The HXUV team operates 5 attosecond light lines open to transnational access on a European scale within the framework of the Laserlab-Europe infrastructure, to which Anne L'Huillier's laboratory also belongs. Today, CELIA and the Laboratoire intéractions, dynamiques et lasers (LIDYL) at Paris Saclay are the two French laboratories boasting several light lines and substantial attosecond teams. This dynamic of French excellence, honored by this award, is complemented by other laboratories that are major players in this long-standing field of physics, such as the aforementioned LOA, the Laboratory of the Physics of the two Infinities Irène Joliot-Curie (IJCLab) in Paris, the Strasbourg Institute of Materials Physics and Chemistry (IPCMS) and the Institute for Light and Matter (ILM) in Lyon.

Over 40 publications have been published associating CELIA members and Anne L'Huillier, including a dozen on inter-institute partnerships, the most recent of which was published in 2023, and around twenty have been published with Pierre Agostini.

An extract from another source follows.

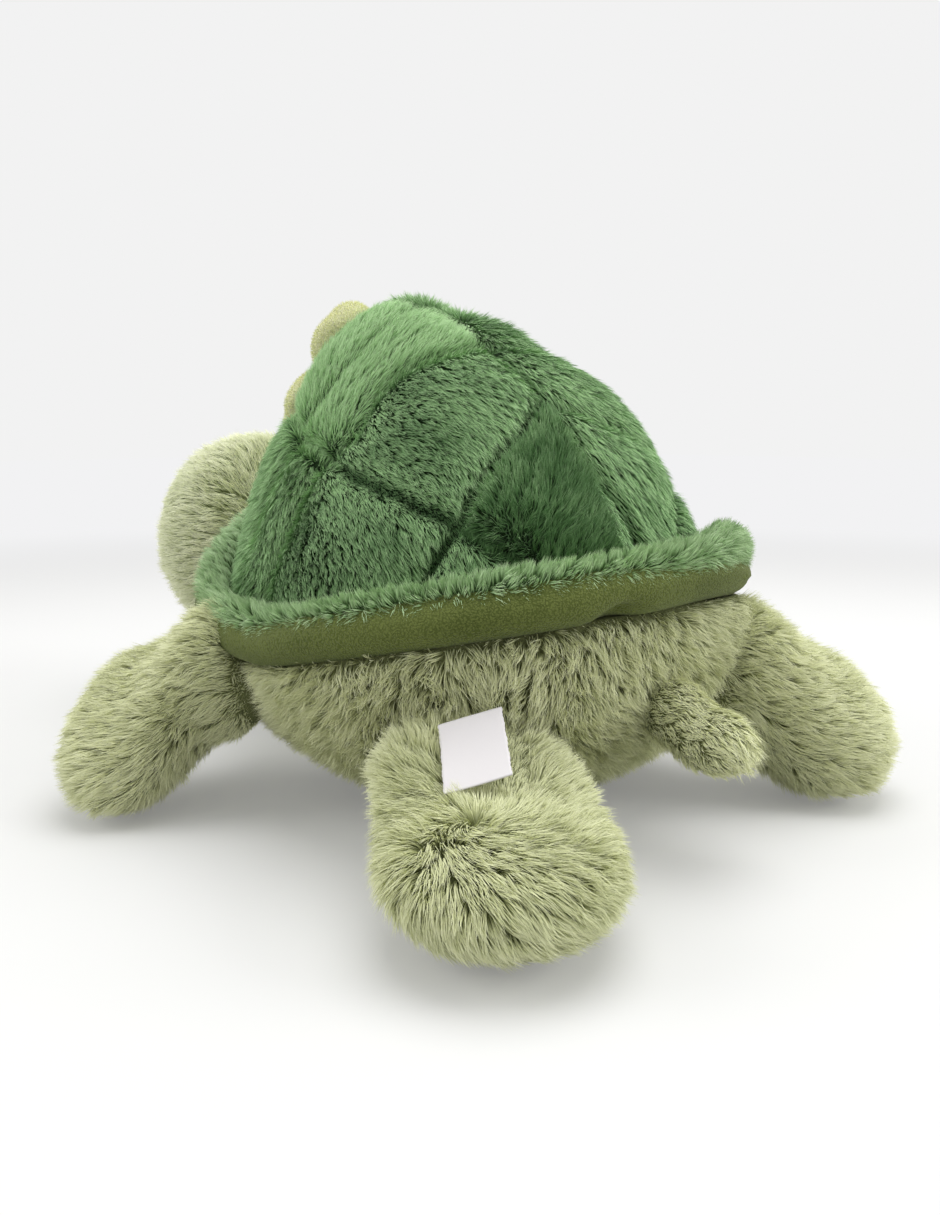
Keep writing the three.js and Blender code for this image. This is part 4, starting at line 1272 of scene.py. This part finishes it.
def makeBody():
    skin = closedForm("body_cover_skin", 80, 48, lambda turn, run: bodyPoints(turn, run, -pile))
    places, normals = placesOf(skin)
    stuff(skin, 4, (places[:, 2] < 6) | (places[:, 2] > 120))
    uneven(skin, 40, 1.2, 7)
    fold(skin, bodyFolds)
    places, normals = placesOf(skin)
    distance = np.linalg.norm(places - np.array(bodySwell["place"]), axis=1)
    swell = bodySwell["by"] * near(distance, bodySwell["reach"])
    reshape(skin, places + normals * (1, 1, 0) * swell[:, None])
    places = restOnFloor(placesOf(skin)[0])
    limit, covered = underShell(places)
    places[:, 2] = np.minimum(places[:, 2], limit + 0.5)
    reshape(skin, places)
    places, normals = placesOf(skin)
    hidden = covered & (normals[:, 2] > 0.5) & (places[:, 2] > limit - 3)
    for spec in limbs.values():
        hidden |= withinLimb(spec, places, pile + 1)
    nap = unit(places * (1, 1, 0) - 60 * upward) * 0.6
    nap += 0.2 * drift(places, 24, 17) + 0.16 * drift(places, 9, 18)
    length = ~hidden * atLeast(0.35, smooth((places[:, 2] - floorPile["from"]) / floorPile["body"]))
    dress(skin, alongSkin(nap, normals), length, 0.55 + 0.16 * drift(places, 22, 18)[:, 0], sageSkin)
    parts = {"body_fur_left": (1, lambda places: places[:, 0] > 0),
             "body_fur_right": (0.87, lambda places: places[:, 0] <= 0)}
    for at, (name, (sparse, share)) in enumerate(parts.items()):
        fur = {**longFur, "perSquareMm": longFur["perSquareMm"] * sparse, "seed": 51 + at}
        coat = growFur(skin, name, fur, sageFur, share)
        finishPiece(coat, "torso")
    finishPiece(skin, "torso", ("body_cover",))

    def fibre(turn, run):
        places = restOnFloor(bodyPoints(turn, run, -pile - 6), 8)
        places[:, 2] = np.minimum(places[:, 2], underShell(places)[0] - 5)
        return places
    fillWith("body_filling", 64, 40, fibre, "torso", "body_filling")
    makePelletBag()


bagSize = {"halfWidth": 46, "halfLength": 54, "halfHeight": 14, "height": 24}


def makePelletBag():
    def pointsAt(turn, run):
        tilt = math.pi * (run - 0.5)
        wide = np.cos(tilt) ** 0.6
        return np.stack([bagSize["halfWidth"] * wide * np.cos(2 * math.pi * turn),
                         bagSize["halfLength"] * wide * np.sin(2 * math.pi * turn),
                         bagSize["height"] + bagSize["halfHeight"] * np.sin(tilt)], axis=-1)
    bag = closedForm("pellet_bag_cloth", 72, 36, pointsAt)
    uneven(bag, 7, 0.7, 72)
    bag.data.materials.append(bagCloth)
    finishPiece(bag, "torso", ("pellet_bag",))


# Flippers, head and tail

limbLooks = {
    # share of the body's strand count, the tone, and where the stuffing stands out: to the
    # side or upwards, so far from the seam
    "front_left_flipper": {"count": 1.1, "tone": 0.6, "seed": 61, "rootRadius": 33,
                           "fuller": {"side": 0, "place": 20, "reach": 33, "by": 12}},
    "front_right_flipper": {"count": 0.6, "tone": 0.6, "seed": 62, "rootRadius": 33,
                            "fuller": {"side": 0, "place": 20, "reach": 33, "by": 12}},
    "hind_left_flipper": {"count": 1.35, "tone": 0.5, "seed": 63, "rootHalfWidth": 42,
                          "fuller": {"side": 1, "place": 34, "reach": 26, "by": 6}},
    "hind_right_flipper": {"count": 1.1, "tone": 0.6, "seed": 64, "rootRadius": 38,
                           "fuller": {"side": 0, "place": 24, "reach": 30, "by": 15}},
    "head": {"count": 0.6, "tone": 0.75, "seed": 65, "insetShare": 0.65},
    "tail": {"count": 1.3, "tone": 0.95, "seed": 66, "insetShare": 0.6},
}
whorl = {"place": (121, 128, 62), "reach": 34, "swirl": 0.9}  # on top of the near foot


def limbNap(name, spec, places, normals):
    heading = limbFrame(spec)[1]
    nap = 0.75 * heading + 0.18 * drift(places, 20, limbLooks[name]["seed"]) - 0.15 * upward
    if name == "hind_left_flipper":
        outward = places - np.array(whorl["place"])
        outward = alongSkin(outward, normals)
        distance = np.linalg.norm(outward, axis=1)[:, None]
        spun = np.cross(normals, unit(outward)) * whorl["swirl"] * near(distance, whorl["reach"])
        nap = 0.6 * unit(outward) + 0.6 * spun + 0.18 * drift(places, 18, 19)
    nap += (0.08 if name == "tail" else 0.2) * drift(places, 8, limbLooks[name]["seed"] + 1)
    return alongSkin(nap, normals)


labelSize = {"width": 25, "length": 34, "thickness": 0.5, "place": (89.4, 93.3, 70.9),
             "heading": 54, "slope": 29, "roll": -21}


def labelFrame():
    facing = level(labelSize["heading"])
    slope = math.radians(labelSize["slope"])
    run = facing * math.cos(slope) - upward * math.sin(slope)
    edge = turnedAbout(np.cross(facing, upward), run, -labelSize["roll"])
    return np.array(labelSize["place"]), edge, run, np.cross(edge, run)


def underLabel(places):
    place, edge, run, face = labelFrame()
    aside, along = (places - place) @ edge, (places - place) @ run
    near = np.maximum(np.abs(aside) - labelSize["width"] / 2, np.abs(along - labelSize["length"] / 2)
                      - labelSize["length"] / 2)
    return (near < 2) & ((places - place) @ face > -30)


def besideEyes(places):
    clear = np.ones(len(places))
    for eye in eyeFrames():
        away = places - eye["seat"]
        distance = np.linalg.norm(away, axis=1)
        behind = smooth(away[:, 1] / 8)
        clear *= smooth((distance - eyeSize["radius"] + behind) / (6 - 5 * behind))
    return clear


limbLook = {
    # where the pile starts beside the seam, and where the tail's wisps grow long and pale
    "bareRoot": 16, "rootFade": 14, "wispFrom": 24, "wispFade": 10, "wispTone": 0.45,
    "paleFrom": 22, "paleFade": 12, "underLabel": 0.4}


def makeLimb(name, spec):
    looks, look = limbLooks[name], limbLook
    isHead = name == "head"
    inset = pile * looks.get("insetShare", 1)
    around, rings = (64, 44) if isHead else (48, 36)
    full = {**spec, **{key: looks[key] for key in ("rootRadius", "rootHalfWidth") if key in looks}}
    skin = closedForm(name + "_cover_skin", around, rings,
                      lambda turn, run: limbPoints(full, turn, run, inset))
    places, normals = placesOf(skin)
    root, heading, side, top = limbFrame(spec)
    stuff(skin, 3, ((places - root) @ heading < 4) | (places[:, 2] < 5))
    uneven(skin, 26, 1.0, looks["seed"] + 100)
    places, normals = placesOf(skin)
    if "fuller" in looks:
        fuller = looks["fuller"]
        facing, toward = (side, side) if fuller["side"] else (top, upward)
        share = near((places - root) @ heading - fuller["place"], fuller["reach"])
        places += toward * (fuller["by"] * share * smooth(normals @ facing))[:, None]
    reshape(skin, restOnFloor(places))
    places, normals = placesOf(skin)
    travel = (places - root) @ heading
    length = smooth((travel + look["bareRoot"]) / look["rootFade"])
    length *= atLeast(0.4, smooth((places[:, 2] - floorPile["from"]) / floorPile["limb"]))
    if name == "hind_left_flipper":
        length *= np.where(underLabel(places), look["underLabel"], 1.0)
    if isHead:
        length *= besideEyes(places)
    if name == "tail":
        length *= atLeast(0.55, smooth((travel - look["wispFrom"]) / look["wispFade"]))
    tone = looks["tone"] + 0.15 * drift(places, 18, looks["seed"] + 50)[:, 0]
    if name == "tail":
        tone += look["wispTone"] * smooth((travel - look["paleFrom"]) / look["paleFade"])
    backing = headSkin if isHead else sageSkin
    dress(skin, limbNap(name, spec, places, normals), length, tone, backing)
    fur = {**longFur, "perSquareMm": longFur["perSquareMm"] * looks["count"], "seed": looks["seed"]}
    if name == "tail":
        fur.update(tailFur)
    finishPiece(growFur(skin, name + "_fur", fur, headFur if isHead else sageFur), name)
    finishPiece(skin, name, (name + "_cover",))
    fillWith(name + "_filling", 40, 28, lambda turn, run: restOnFloor(
        limbPoints(spec, turn, run, inset + (3 if name == "tail" else 6)), 8), name, name + "_filling")


# Eyes: glossy domes on shanks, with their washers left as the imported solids

eyeSize = {"radius": 8, "rimHeight": 3, "domeHeight": 6, "shankRadius": 2.4, "shankLength": 9.1,
           "sink": 1.5, "hem": 0.6, "domeSteps": 15, "turnShare": 0.07, "runShare": 0.76,
           "nearbyShare": 0.01}


def eyeFrames():
    frames = []
    for side, turn in (("left", eyeSize["turnShare"]), ("right", 0.5 - eyeSize["turnShare"])):
        near = eyeSize["nearbyShare"]
        turns = np.array([turn, turn + near, turn])
        runs = np.array([eyeSize["runShare"], eyeSize["runShare"], eyeSize["runShare"] + near])
        place, beside, beyond = limbPoints(limbs["head"], turns, runs, 0)
        outward = unit(np.cross(beyond - place, beside - place))
        outward *= -1 if outward[1] > 0 else 1
        seat = place - outward * (pile + eyeSize["sink"])
        frames.append({"side": side, "outward": outward, "seat": seat})
    return frames


def makeEyes():
    size = eyeSize
    profile = [(0, -size["shankLength"]), (size["shankRadius"], -size["shankLength"]),
               (size["shankRadius"], 0), (size["radius"] - size["hem"], 0),
               (size["radius"], size["hem"]), (size["radius"], size["rimHeight"])]
    for step in range(1, size["domeSteps"]):
        angle = math.pi / 2 * step / size["domeSteps"]
        profile.append((size["radius"] * math.cos(angle),
                        size["rimHeight"] + size["domeHeight"] * math.sin(angle)))
    profile.append((0, size["rimHeight"] + size["domeHeight"]))
    rings = len(profile) - 1
    radii, heights = np.array(profile).T
    for eye in eyeFrames():
        across = unit(np.cross(eye["outward"], upward))
        above = np.cross(across, eye["outward"])

        def pointsAt(turn, run):
            ring = np.round(run * rings).astype(int)
            angle = 2 * math.pi * turn
            return (eye["seat"] + (radii[ring] * np.cos(angle))[:, None] * across
                    + (radii[ring] * np.sin(angle))[:, None] * above
                    + heights[ring][:, None] * eye["outward"])
        piece = closedForm(f"{eye['side']}_eye_dome", 48, rings, pointsAt)
        piece.data.materials.append(blackPlastic)
        finishPiece(piece, "head", nodes=(f"{eye['side']}_eye",))


# Label: a satin tab whose top edge is sewn in beside the flipper's seam

def makeLabel():
    size = labelSize
    place, edge, run, face = labelFrame()
    across, along = 30, 40

    def at(u, v, high):
        lift = 1.1 * (v - 0.15) ** 2 - 0.5 * np.sin(math.pi * u) * v + 0.25 * np.sin(7 * v + 2 * u)
        ragged = 0.25 * np.sin(57 * v) * np.sin(31 * v) * np.sign(u - 0.5)
        return (place + ((u - 0.5) * size["width"] + ragged * (np.abs(u - 0.5) > 0.49))[:, None] * edge
                + (v * size["length"])[:, None] * run + (lift + high)[:, None] * face)
    v, u = (grid.ravel() for grid in np.meshgrid(np.arange(along + 1) / along,
                                                 np.arange(across + 1) / across, indexing="ij"))
    points = np.vstack([at(u, v, size["thickness"]), at(u, v, 0)])
    sheet = (across + 1) * (along + 1)

    def corner(i, j, under=0):
        return under * sheet + j * (across + 1) + i
    faces = []
    for j in range(along):
        for i in range(across):
            quad = [(i, j), (i + 1, j), (i + 1, j + 1), (i, j + 1)]
            faces.append(tuple(corner(*one) for one in quad))
            faces.append(tuple(corner(*one, 1) for one in reversed(quad)))
    rim = ([(i, 0) for i in range(across)] + [(across, j) for j in range(along)]
           + [(i, along) for i in range(across, 0, -1)] + [(0, j) for j in range(along, 0, -1)])
    for one, other in zip(rim, rim[1:] + rim[:1]):
        faces.append((corner(*one), corner(*one, 1), corner(*other, 1), corner(*other)))
    label = meshObject("sewn_label_satin", points, faces)
    onLabel = label.data.uv_layers.new(name="weave")
    corners = np.array([loop.vertex_index for loop in label.data.loops]) % sheet
    onMap = np.stack([u[corners], v[corners]], axis=-1).astype(np.float32)
    onLabel.data.foreach_set("uv", onMap.ravel())
    label.data.materials.append(whiteSatin)
    finishPiece(label, "label", nodes=("sewn_label",))


makeShell(underFlower)
makeRim()
makeBand()
print("shell")
makeFlower()
print("flower")
makeBody()
for limbName, limbSpec in limbs.items():
    makeLimb(limbName, limbSpec)
print("body, flippers, head and tail")
makeEyes()
makeLabel()
for side in ("left", "right"):
    washer = bpy.data.objects[f"{side}_eye_washer"]
    washer.data.materials.clear()
    washer.data.materials.append(washerPlastic)
print("eyes and label")

bpy.context.view_layer.update()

The combination of simplicity and determination, which characterizes both Anne L'Huillier and Pierre Agostini, should not change too much despite this international recognition, explain the two Bordeaux-based researchers, who describe two impressive personalities in their field who have always managed to remain modest. The laboratory also hopes to soon welcome the Franco-Swedish physicist, who is one of the 10 CNRS "ambassador-fellows" in 2023. In this respect, the Centre of Intense Lasers and Applications is one of the 3 laboratories (along with LIDYL and IML mentioned above) that will be visited to strengthen scientific ties.

Image caption: 
The movements of electrons within atoms and molecules are so rapid that they are measured in attoseconds. An attosecond is to a second what a second is to the birth of the universe.